Two Republicans on the state review panel — Secretary of State Paul Pate and State Auditor Mary Mosiman — voted to keep Corbett off the ballot. The only Democrat on the panel, Attorney General Tom Miller, voted to let Corbett keep taking on Reynolds.

Eric Woolson, a longtime political strategist and founder of Concept Works, had a harsh assessment of how Corbett is handling the setback.

“He always had the brand of being a very credible, very competent, very common sense leader,” Woolson said. “America loves a second act, but I think he has severely damaged his brand because it goes against everything he’s been about. All this time we thought, here’s a leader who gets things done. The Cedar Rapids flood. His time as House speaker, able to get stuff done. And here he is, he can’t get enough signatures to get on the ballot. And instead of saying, ‘We made a mistake. We didn’t get the job done. I’ll look forward to serving in another position in another day,’ he claims it was vast conspiracy to do him in. He just at this point looks ridiculous.”

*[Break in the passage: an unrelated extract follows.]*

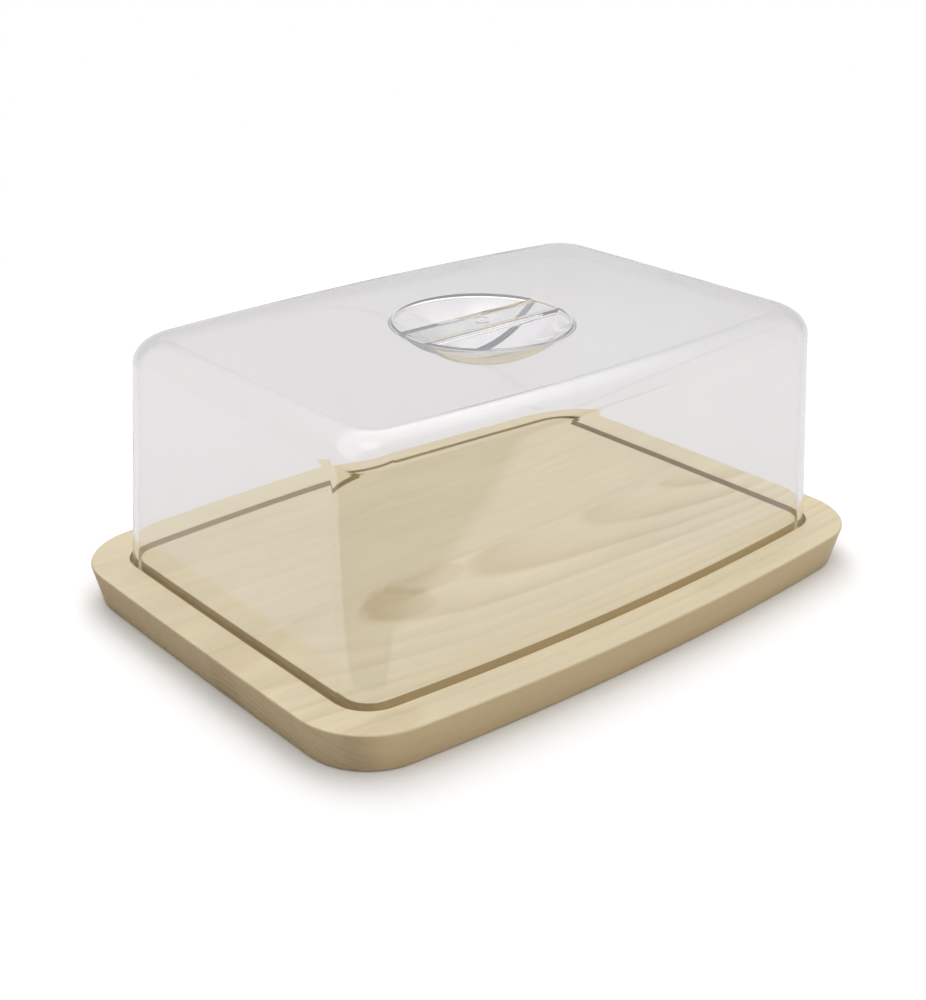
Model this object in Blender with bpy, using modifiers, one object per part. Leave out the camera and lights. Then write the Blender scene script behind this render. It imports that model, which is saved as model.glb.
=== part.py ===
"""Cheese board with a clear dome.

Two edge-glued beech staves make a flat board with a groove near its rim. A one-piece moulded
dome stands in the groove and lifts straight off. Its grip is a round recess in the top plate,
which a bar, hollow from below, divides into two finger pockets.

Units are metres. The origin is at the centre of the board's underside, +X runs along the
board, +Y to its back and +Z up.
"""

import math

import bmesh
import bpy

# Board
BOARD_LENGTH = 0.300
BOARD_WIDTH = 0.218
BOARD_THICKNESS = 0.0175
BOARD_CORNER_RADIUS = 0.033
BOARD_SIDE_BOW = 0.0052
BOARD_END_BOW = 0.0004
BOARD_UNDERCUT = 0.0042
ARRIS_RADIUS = 0.0008
JOINT_Y = -0.0115
GLUE_GAP = 0.0003

# Groove
GROOVE_RIM = 0.0165
GROOVE_WIDTH = 0.005
GROOVE_DEPTH = 0.005

# Dome
DOME_WALL = 0.0022
DOME_SIDE_CLEARANCE = 0.001
DOME_SEAT_GAP = 0.0003
DOME_RISE = 0.1003
DOME_DRAFT = 0.0047
DOME_TOP_CORNER_RADIUS = 0.017
DOME_PLATE_CORNER_RADIUS = 0.012
DOME_TOP_FILLET = 0.0123

# Grip
BOWL_RADIUS = 0.0378
BOWL_DEPTH = 0.0165
BAR_WIDTH = 0.018
BAR_DRAFT = 0.0006

# Mesh fineness and how far cutters run past what they cut
CORNER_STEPS = 10
SIDE_STEPS = 10
END_STEPS = 2
FILLET_STEPS = 7
BOWL_TURN_STEPS = 64
BOWL_PROFILE_STEPS = 8
SLOT_END_STEPS = 7
MERGE_DISTANCE = 0.00001
SHARP_ANGLE = math.radians(30)
BOWL_RUN_OUT = 0.002
CUT_MARGIN = 0.01

# Worked out from the sizes above
DOME_INSET = GROOVE_RIM + DOME_SIDE_CLEARANCE
DOME_BASE_Z = BOARD_THICKNESS - GROOVE_DEPTH + DOME_SEAT_GAP
DOME_TOP_Z = BOARD_THICKNESS + DOME_RISE
DOME_BASE_CORNER_RADIUS = BOARD_CORNER_RADIUS - DOME_INSET
BOWL_SPHERE_RADIUS = (BOWL_RADIUS ** 2 + BOWL_DEPTH ** 2) / (2 * BOWL_DEPTH)
BOWL_CENTRE_Z = DOME_TOP_Z - BOWL_DEPTH + BOWL_SPHERE_RADIUS


def new_collection(name):
    """Make a collection in the scene."""
    collection = bpy.data.collections.new(name)
    bpy.context.scene.collection.children.link(collection)
    return collection


def make_material(name, colour, roughness, alpha=1.0, transmission=0.0):
    """Make a Principled material."""
    material = bpy.data.materials.new(name)
    material.use_nodes = True
    shader = material.node_tree.nodes["Principled BSDF"]
    shader.inputs["Base Color"].default_value = (*colour, 1.0)
    shader.inputs["Roughness"].default_value = roughness
    shader.inputs["Metallic"].default_value = 0.0
    shader.inputs["Alpha"].default_value = alpha
    shader.inputs["Transmission Weight"].default_value = transmission
    material.diffuse_color = (*colour, alpha)
    return material


def bowed_side(reach, distance, bow, steps):
    """Points and outward normals along one side at -Y, from -reach to +reach.

    The side is a shallow parabola that stands at distance at its two ends and bow further out
    at its middle.
    """
    side = []
    for step in range(steps + 1):
        x = reach * (2 * step / steps - 1)
        y = -distance - bow * (1 - (x / reach) ** 2)
        slope = 2 * bow * x / reach ** 2
        length = math.hypot(slope, 1)
        side.append((x, y, slope / length, -1 / length))
    return side


def bowed_outline(inset, radius):
    """Outline of the board moved in by inset, with its own corner radius, counter-clockwise."""
    centre_x = BOARD_LENGTH / 2 - BOARD_END_BOW - inset - radius
    centre_y = BOARD_WIDTH / 2 - BOARD_SIDE_BOW - inset - radius
    front = bowed_side(centre_x, centre_y, BOARD_SIDE_BOW, SIDE_STEPS)
    right = bowed_side(centre_y, centre_x, BOARD_END_BOW, END_STEPS)
    sides = [front, [(-y, x, -ny, nx) for x, y, nx, ny in right]]
    sides += [[(-x, -y, -nx, -ny) for x, y, nx, ny in side] for side in sides]
    outline = []
    for side, following in zip(sides, sides[1:] + sides[:1]):
        outline += [(x + radius * nx, y + radius * ny) for x, y, nx, ny in side]
        x, y, nx, ny = side[-1]
        start = math.atan2(ny, nx)
        sweep = (math.atan2(following[0][3], following[0][2]) - start) % (2 * math.pi)
        for step in range(1, CORNER_STEPS):
            angle = start + sweep * step / CORNER_STEPS
            outline.append((x + radius * math.cos(angle), y + radius * math.sin(angle)))
    return outline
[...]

Within his campaign, Corbett has taken the blame for failing to get enough signatures to withstand a challenge, but he has criticized “the party establishment” for putting up roadblocks.

Corbett acknowledged unexpected struggles in getting signatures, such as being turned away from a rally for Vice President Mike Pence and a snowstorm blanketing the state on caucus night in February.

Dennis Goldford, a political-science professor and department chair at Drake University, said Corbett challenging the incumbent may be the biggest obstacle to a political future.

“The thing that may cause him a problem is not that he misfired on the signatures, but that he was willing and interested to challenge a quasi-incumbent,” Goldford said.

“He’s sort of starting a fight in the family, and obviously people on the Republican side simply because she is the incumbent — many do like her for good positive reasons — but mainly it’s incumbency. She’s the political daughter of (former Gov. Terry) Branstad. So they are supporting her and he is saying, ‘I am not sure of that.’ That, I think, could potentially cause him more trouble in the future, especially if she wins.”